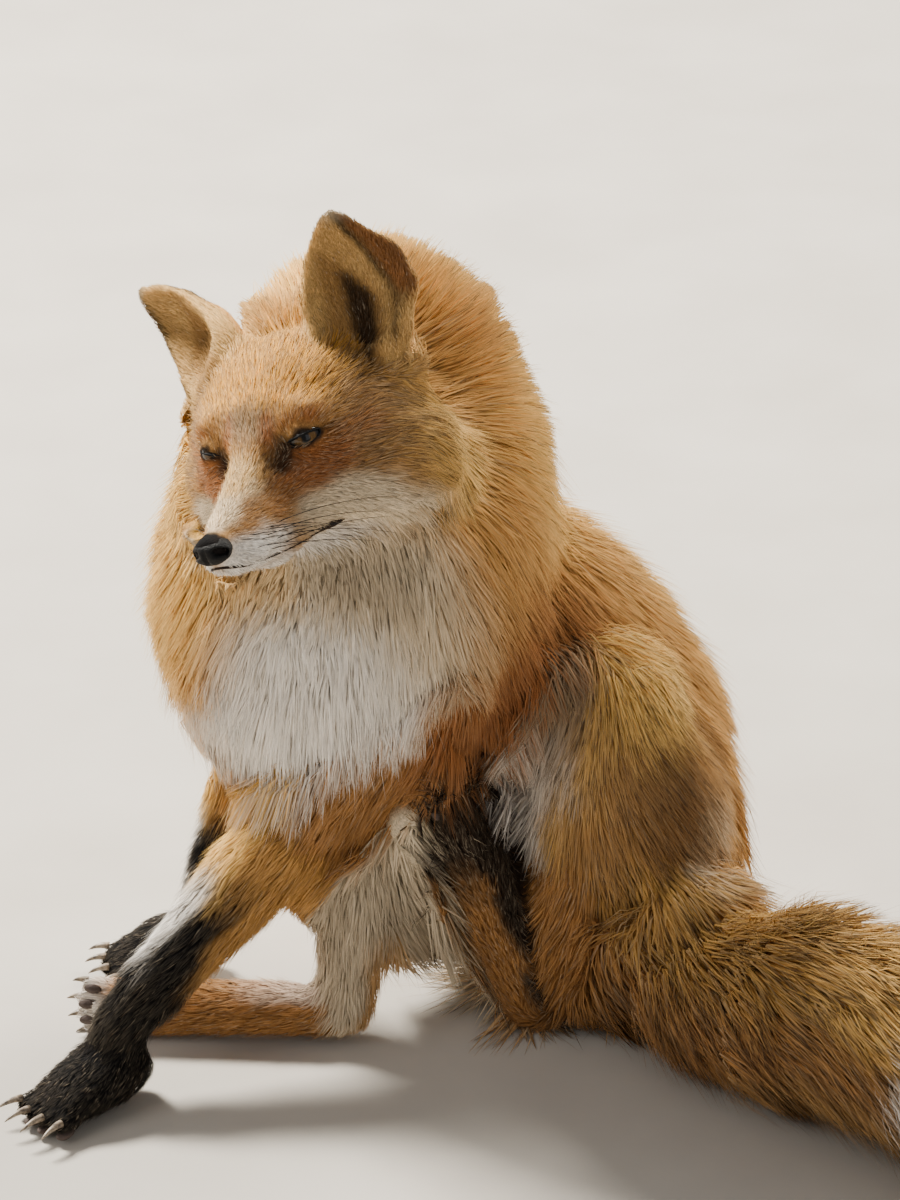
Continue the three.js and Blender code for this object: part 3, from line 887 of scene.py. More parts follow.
def open_lids(local, side):
    """Lays the skin round the eyeball and opens it between the lids."""
    gaze, _, _ = eye_axes(side)
    offset = local - eye_middle(side)
    distance = np.linalg.norm(offset, axis=1)
    ray = unit(offset)
    _, _, outside = lid_distance(local, side)
    near = (ray @ gaze > -0.85) & (distance < 20)
    cover = EYE_RADIUS + 0.9
    lid = cover + (np.maximum(distance, cover) - cover) * smooth(outside, 0.5, 9)
    wanted = np.where(outside < 0, EYE_RADIUS - 1.5, lid)
    wanted = np.where(near, wanted, distance)
    return eye_middle(side) + ray * wanted[:, None]


def round_eyes(local):
    """Lifts the outline over the back and sides of the eyeballs."""
    for side in (-1, 1):
        offset = local - eye_middle(side)
        distance = np.linalg.norm(offset, axis=1)
        near = (unit(offset) @ eye_axes(side)[0] > -0.85) & (distance < EYE_RADIUS + 1.5)
        lifted = eye_middle(side) + unit(offset) * (EYE_RADIUS + 1.5)
        local = np.where(near[:, None], lifted, local)
    return local


def whisker_roots():
    """Four rows of whiskers on the pad of the right lip; the left is its mirror."""
    roots = []
    for row in range(4):
        for place in range(5):
            forward = 65 - place * 6.5 - row * 1.5
            roots.append((11 + place * 1.3 + row * 0.6, forward, -29 - row * 3.6 - place * 0.4))
    return np.array(roots, float)


# ------------------------------------------------------------------------ skin


def head_depth(local):
    """Depth of the coat on the head: shallow on the muzzle, deep in the cheeks."""
    back = smooth(-local[:, 1], -25, 80)
    cheek = smooth(np.abs(local[:, 0]), 26, 60) * smooth(-local[:, 2], -20, 20)
    return 2.0 + 7.0 * back + 11.0 * smooth(-local[:, 1], -10, 55) * cheek


def owner_of(places):
    """The node whose surface is nearest to each place."""
    corners, faces, nodes = [], [], []
    start = 0
    for node_name in NODES:
        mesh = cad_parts[node_name].data
        found = places_of(mesh)
        triangles = triangles_of(mesh)
        corners.append(found)
        faces.append(triangles + start)
        nodes.append(np.full(len(triangles), NUMBER[node_name]))
        start += len(found)
    tree = tree_of(np.vstack(corners), np.vstack(faces))
    nodes = np.concatenate(nodes)
    return nodes[[tree.find_nearest(place)[2] for place in places.tolist()]]


def coat_lie(places, owner, local):
    """Which way the hair points, before it is laid on the skin."""
    lie = np.zeros_like(places)
    for node_name, (start, end) in LIMB_LIE.items():
        lie[owner == NUMBER[node_name]] = unit(AT[end] - AT[start])
    head_middle = middle("head")
    below = np.clip((head_middle[2] + 20 - places[:, 2]) / 90, 0.0, 1.0)
    spread = unit(places - head_middle)
    fall = (0.25 + 1.6 * below)[:, None]
    falling = unit(spread * (1 - 0.75 * below)[:, None] + [0, 0, -1] * fall)
    for node_name in ("neck", "chest"):
        here = owner == NUMBER[node_name]
        lie[here] = falling[here]
    along_back = unit(AT["seat"] - AT["withers"])
    for node_name, drop in (("loin", 0.3), ("rump", 0.9)):
        here = owner == NUMBER[node_name]
        hang = (1 - smooth(places[here, 2], 90, 150))[:, None]
        lie[here] = unit(along_back * (1 - hang) + [0, 0, -1] * (drop + hang))
    here = owner == NUMBER["thigh_left"]
    crest = places[here, 0] - thigh_edge(places[here, 2])
    inward, outward = np.array([-0.3, -0.3, -0.9]), np.array([0.5, 0.1, -0.85])
    parted = mixed(inward, outward, smooth(crest, -14, 20))
    lie[here] = unit(parted + 0.5 * unit(places[here] - (12, -30, 215)))
    bends = [middle(n) for n in ("rump", "tail_base", "tail_middle", "tail_tip")]
    bends.append(bends[-1] + [-30, -90, -30])
    for index, node_name in enumerate(("tail_base", "tail_middle", "tail_tip")):
        here = owner == NUMBER[node_name]
        lie[here] = unit(bends[index + 2] - bends[index]) + [0, 0, -0.25]
    here = belongs(owner, ("head", "nose"))
    lie[here] = head_lie(local[here])
    for ear in EARS:
        _, axes = ear_axes(ear)
        here = owner == NUMBER[ear]
        lie[here] = (axes[2] + 0.25 * axes[1]) @ HEAD_AXES
    return unit(lie)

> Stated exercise
Write the whole listing out again. Keep every line exactly as it is.

> Solved problem
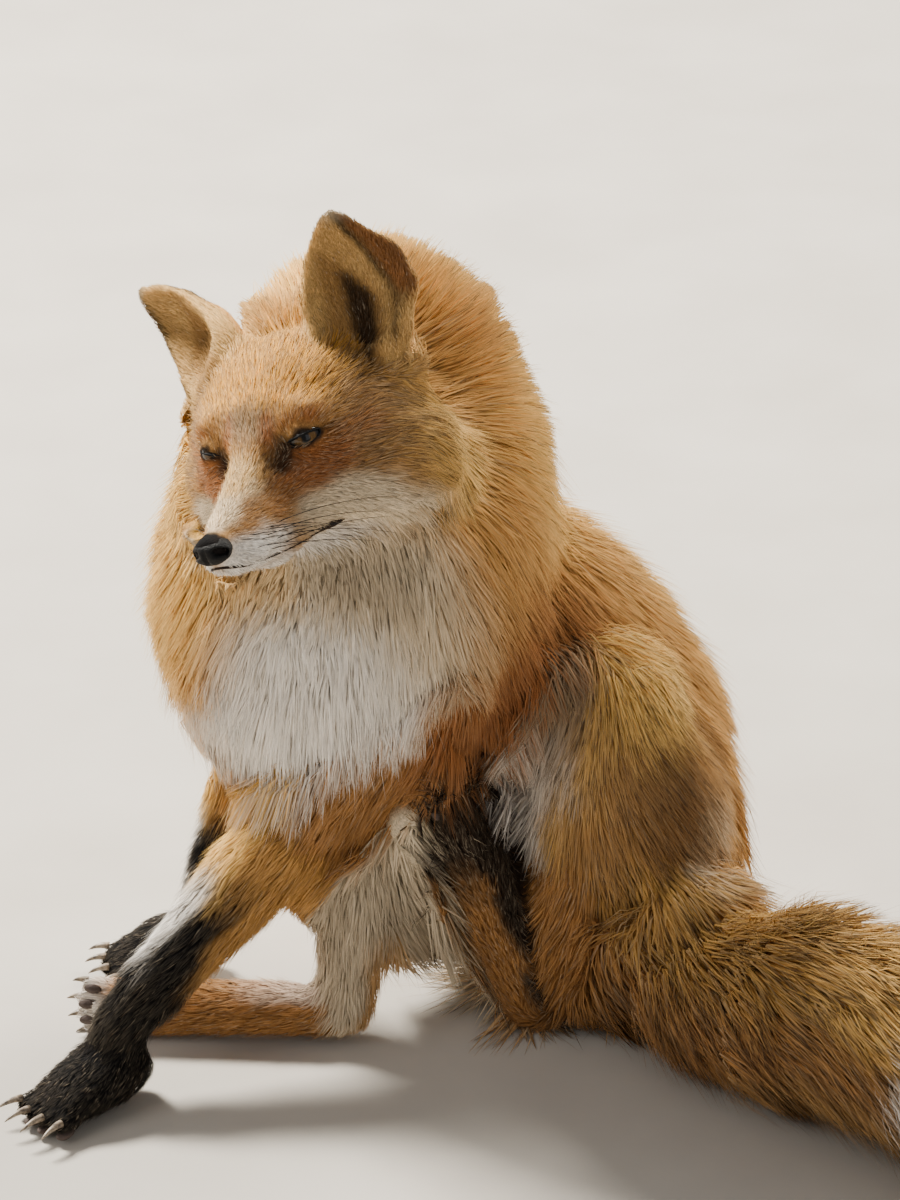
Continue the three.js and Blender code for this object: part 3, from line 887 of scene.py. More parts follow.
def open_lids(local, side):
    """Lays the skin round the eyeball and opens it between the lids."""
    gaze, _, _ = eye_axes(side)
    offset = local - eye_middle(side)
    distance = np.linalg.norm(offset, axis=1)
    ray = unit(offset)
    _, _, outside = lid_distance(local, side)
    near = (ray @ gaze > -0.85) & (distance < 20)
    cover = EYE_RADIUS + 0.9
    lid = cover + (np.maximum(distance, cover) - cover) * smooth(outside, 0.5, 9)
    wanted = np.where(outside < 0, EYE_RADIUS - 1.5, lid)
    wanted = np.where(near, wanted, distance)
    return eye_middle(side) + ray * wanted[:, None]


def round_eyes(local):
    """Lifts the outline over the back and sides of the eyeballs."""
    for side in (-1, 1):
        offset = local - eye_middle(side)
        distance = np.linalg.norm(offset, axis=1)
        near = (unit(offset) @ eye_axes(side)[0] > -0.85) & (distance < EYE_RADIUS + 1.5)
        lifted = eye_middle(side) + unit(offset) * (EYE_RADIUS + 1.5)
        local = np.where(near[:, None], lifted, local)
    return local


def whisker_roots():
    """Four rows of whiskers on the pad of the right lip; the left is its mirror."""
    roots = []
    for row in range(4):
        for place in range(5):
            forward = 65 - place * 6.5 - row * 1.5
            roots.append((11 + place * 1.3 + row * 0.6, forward, -29 - row * 3.6 - place * 0.4))
    return np.array(roots, float)


# ------------------------------------------------------------------------ skin


def head_depth(local):
    """Depth of the coat on the head: shallow on the muzzle, deep in the cheeks."""
    back = smooth(-local[:, 1], -25, 80)
    cheek = smooth(np.abs(local[:, 0]), 26, 60) * smooth(-local[:, 2], -20, 20)
    return 2.0 + 7.0 * back + 11.0 * smooth(-local[:, 1], -10, 55) * cheek


def owner_of(places):
    """The node whose surface is nearest to each place."""
    corners, faces, nodes = [], [], []
    start = 0
    for node_name in NODES:
        mesh = cad_parts[node_name].data
        found = places_of(mesh)
        triangles = triangles_of(mesh)
        corners.append(found)
        faces.append(triangles + start)
        nodes.append(np.full(len(triangles), NUMBER[node_name]))
        start += len(found)
    tree = tree_of(np.vstack(corners), np.vstack(faces))
    nodes = np.concatenate(nodes)
    return nodes[[tree.find_nearest(place)[2] for place in places.tolist()]]


def coat_lie(places, owner, local):
    """Which way the hair points, before it is laid on the skin."""
    lie = np.zeros_like(places)
    for node_name, (start, end) in LIMB_LIE.items():
        lie[owner == NUMBER[node_name]] = unit(AT[end] - AT[start])
    head_middle = middle("head")
    below = np.clip((head_middle[2] + 20 - places[:, 2]) / 90, 0.0, 1.0)
    spread = unit(places - head_middle)
    fall = (0.25 + 1.6 * below)[:, None]
    falling = unit(spread * (1 - 0.75 * below)[:, None] + [0, 0, -1] * fall)
    for node_name in ("neck", "chest"):
        here = owner == NUMBER[node_name]
        lie[here] = falling[here]
    along_back = unit(AT["seat"] - AT["withers"])
    for node_name, drop in (("loin", 0.3), ("rump", 0.9)):
        here = owner == NUMBER[node_name]
        hang = (1 - smooth(places[here, 2], 90, 150))[:, None]
        lie[here] = unit(along_back * (1 - hang) + [0, 0, -1] * (drop + hang))
    here = owner == NUMBER["thigh_left"]
    crest = places[here, 0] - thigh_edge(places[here, 2])
    inward, outward = np.array([-0.3, -0.3, -0.9]), np.array([0.5, 0.1, -0.85])
    parted = mixed(inward, outward, smooth(crest, -14, 20))
    lie[here] = unit(parted + 0.5 * unit(places[here] - (12, -30, 215)))
    bends = [middle(n) for n in ("rump", "tail_base", "tail_middle", "tail_tip")]
    bends.append(bends[-1] + [-30, -90, -30])
    for index, node_name in enumerate(("tail_base", "tail_middle", "tail_tip")):
        here = owner == NUMBER[node_name]
        lie[here] = unit(bends[index + 2] - bends[index]) + [0, 0, -0.25]
    here = belongs(owner, ("head", "nose"))
    lie[here] = head_lie(local[here])
    for ear in EARS:
        _, axes = ear_axes(ear)
        here = owner == NUMBER[ear]
        lie[here] = (axes[2] + 0.25 * axes[1]) @ HEAD_AXES
    return unit(lie)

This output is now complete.